Assegno divorzile alla ex anche se lavora in nero
Ha diritto all’assegno di divorzio l’ex moglie che, dopo aver lasciato durante la sua vita matrimoniale il lavoro per dedicarsi ai figli, oggi lavora in nero.
Attenzione, da oggi in poi, anche se l’ex moglie ha un lavoro in nero, se questo è insufficiente a garantirle l’autosufficienza economica, il giudice può riconoscerle l’assegno di divorzio. È questo il succo di una ordinanza appena pubblicata dalla Cassazione [1].
Il senso della pronuncia si può comprendere solo conoscendo i fatti di causa. Una donna, nel corso del matrimonio, aveva sacrificato le proprie ambizioni professionali, per badare alla casa e ai figli. Finito il matrimonio però si era vista costretta a rimboccarsi le maniche e, per mantenersi, ad accettare un posto di colf. Scelta apprezzabile, sostiene la Cassazione, anche se nel caso di specie il lavoro non era stato dichiarato al Centro per l’impiego. La donna insomma, vistasi costretta a provvedere al proprio sostentamento, aveva accettato un lavoro in nero. Questo non toglie che il sacrificio che la moglie aveva fatto durante il matrimonio, indipendentemente dalle sue capacità reddituali, non debba essere compensato. Ed è questo il succo della nuova pronuncia della Cassazione: anche chi ha uno stipendio, seppur in nero, nel momento in cui ha visto sfumare durante il matrimonio le proprie ambizioni lavorative, ha comunque diritto agli alimenti.
L’assegno di divorzio spetta, come sottolinea la Corte, per via della netta sproporzione di redditi creatasi tra gli ex coniugi a seguito della loro decisione di impostare la vita matrimoniale con ruoli diversi, tali da costringere la donna a privarsi del suo lavoro per occuparsi della famiglia e dei figli.
Nel caso specifico, infatti, la precaria situazione economica dell’ex moglie ha indotto i Supremi giudici a rigettare il ricorso dell’ex marito.
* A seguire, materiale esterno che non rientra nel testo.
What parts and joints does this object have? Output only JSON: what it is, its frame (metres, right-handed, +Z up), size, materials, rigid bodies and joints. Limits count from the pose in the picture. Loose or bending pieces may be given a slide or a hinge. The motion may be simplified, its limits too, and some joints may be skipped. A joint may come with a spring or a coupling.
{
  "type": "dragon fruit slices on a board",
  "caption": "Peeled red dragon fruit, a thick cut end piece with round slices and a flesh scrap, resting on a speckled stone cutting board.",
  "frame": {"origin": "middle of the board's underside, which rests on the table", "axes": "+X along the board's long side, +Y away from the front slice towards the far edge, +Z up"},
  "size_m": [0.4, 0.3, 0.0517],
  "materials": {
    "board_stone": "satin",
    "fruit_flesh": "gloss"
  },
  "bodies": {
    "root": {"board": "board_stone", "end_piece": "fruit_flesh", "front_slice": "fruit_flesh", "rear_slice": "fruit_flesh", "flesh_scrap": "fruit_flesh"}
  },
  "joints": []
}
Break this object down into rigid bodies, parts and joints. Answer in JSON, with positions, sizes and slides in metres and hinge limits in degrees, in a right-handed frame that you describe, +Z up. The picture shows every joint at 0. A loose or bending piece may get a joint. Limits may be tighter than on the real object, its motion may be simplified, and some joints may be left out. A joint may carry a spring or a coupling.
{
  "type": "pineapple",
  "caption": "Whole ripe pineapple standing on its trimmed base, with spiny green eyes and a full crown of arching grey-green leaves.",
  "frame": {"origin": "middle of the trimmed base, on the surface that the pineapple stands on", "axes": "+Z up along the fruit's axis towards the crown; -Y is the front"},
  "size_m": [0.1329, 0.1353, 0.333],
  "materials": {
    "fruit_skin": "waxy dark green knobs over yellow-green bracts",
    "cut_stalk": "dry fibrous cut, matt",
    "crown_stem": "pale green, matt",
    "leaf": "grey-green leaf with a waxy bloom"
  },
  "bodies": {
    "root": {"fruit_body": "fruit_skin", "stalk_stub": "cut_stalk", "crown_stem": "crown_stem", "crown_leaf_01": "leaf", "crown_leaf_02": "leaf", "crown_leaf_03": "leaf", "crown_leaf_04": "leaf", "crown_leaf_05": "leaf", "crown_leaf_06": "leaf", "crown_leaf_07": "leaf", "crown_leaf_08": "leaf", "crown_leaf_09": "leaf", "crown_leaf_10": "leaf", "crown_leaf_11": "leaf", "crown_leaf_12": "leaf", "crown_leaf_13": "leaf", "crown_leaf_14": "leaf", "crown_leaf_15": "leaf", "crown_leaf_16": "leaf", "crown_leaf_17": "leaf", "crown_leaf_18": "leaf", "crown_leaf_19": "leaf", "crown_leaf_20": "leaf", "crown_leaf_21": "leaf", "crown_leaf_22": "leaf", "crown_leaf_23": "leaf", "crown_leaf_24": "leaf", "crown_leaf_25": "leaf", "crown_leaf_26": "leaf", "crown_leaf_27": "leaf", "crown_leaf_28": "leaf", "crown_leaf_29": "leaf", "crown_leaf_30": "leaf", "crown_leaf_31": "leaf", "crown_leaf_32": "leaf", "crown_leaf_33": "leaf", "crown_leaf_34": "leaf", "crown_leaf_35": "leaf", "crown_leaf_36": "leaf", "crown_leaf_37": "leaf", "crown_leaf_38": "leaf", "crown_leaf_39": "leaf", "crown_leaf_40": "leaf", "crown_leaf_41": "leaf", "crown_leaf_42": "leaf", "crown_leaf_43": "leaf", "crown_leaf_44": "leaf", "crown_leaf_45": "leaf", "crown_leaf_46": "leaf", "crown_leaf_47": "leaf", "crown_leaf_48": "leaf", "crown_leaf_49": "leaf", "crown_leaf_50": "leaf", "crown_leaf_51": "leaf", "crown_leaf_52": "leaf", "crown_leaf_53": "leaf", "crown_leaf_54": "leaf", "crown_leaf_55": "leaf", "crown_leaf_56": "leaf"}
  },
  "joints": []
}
A nulla sono valse le ragioni dell’uomo, poiché la decisione degli Ermellini si è basata sugli ormai consolidati principi che vedono nell’assegno di divorzio tre precise funzioni: assistenziale, comparativa e compensativa.
Ricordiamo che il Tribunale, nel momento in cui deve decidere sull’assegno divorzile, deve innanzitutto verificare se il coniuge richiedente sia privo di mezzi “adeguati” per mantenersi da solo e se, nello stesso tempo, sia impossibilitato a procurarseli per ragioni oggettive ossia indipendenti da propria colpa; deve poi effettuare una valutazione comparativa delle condizioni economiche e patrimoniali dei coniugi verificando chi dei due abbia il reddito superiore; infine deve accertare le cause della sproporzione delle condizioni economico patrimoniali tra i coniugi, secondo criteri dettati dalla legge [2]. Criteri che consistono nel dover il giudice verificare:
- il contributo apportato dal coniuge richiedente al nucleo familiare e al patrimonio;
- se la situazione del coniuge richiedente al momento del divorzio sia dipesa dalle scelte condivise col suo ex durante il matrimonio, ossia se questi abbia sacrificato le proprie ambizioni professionali e reddituali per la cura della famiglia e la crescita dei figli;
- le condizioni personali del coniuge richiedente l’assegno (età, stato di salute, capacità lavorativa ecc.) per compiere una prognosi futura;
- la durata del vincolo matrimoniale.
L’assegno divorzile, stanti questi presupposti, deve compensare la disparità economica tra gli ex coniugi e assicurare all’ex coniuge economicamente più debole “un’esistenza libera e dignitosa ed un’adeguata autosufficienza economica, nonostante la sproporzione delle rispettive posizioni economiche delle parti” [3]. Un’autosufficienza che se non raggiunta con il lavoro – anche in nero – dopo la separazione, non comporta la cessazione del diritto agli alimenti.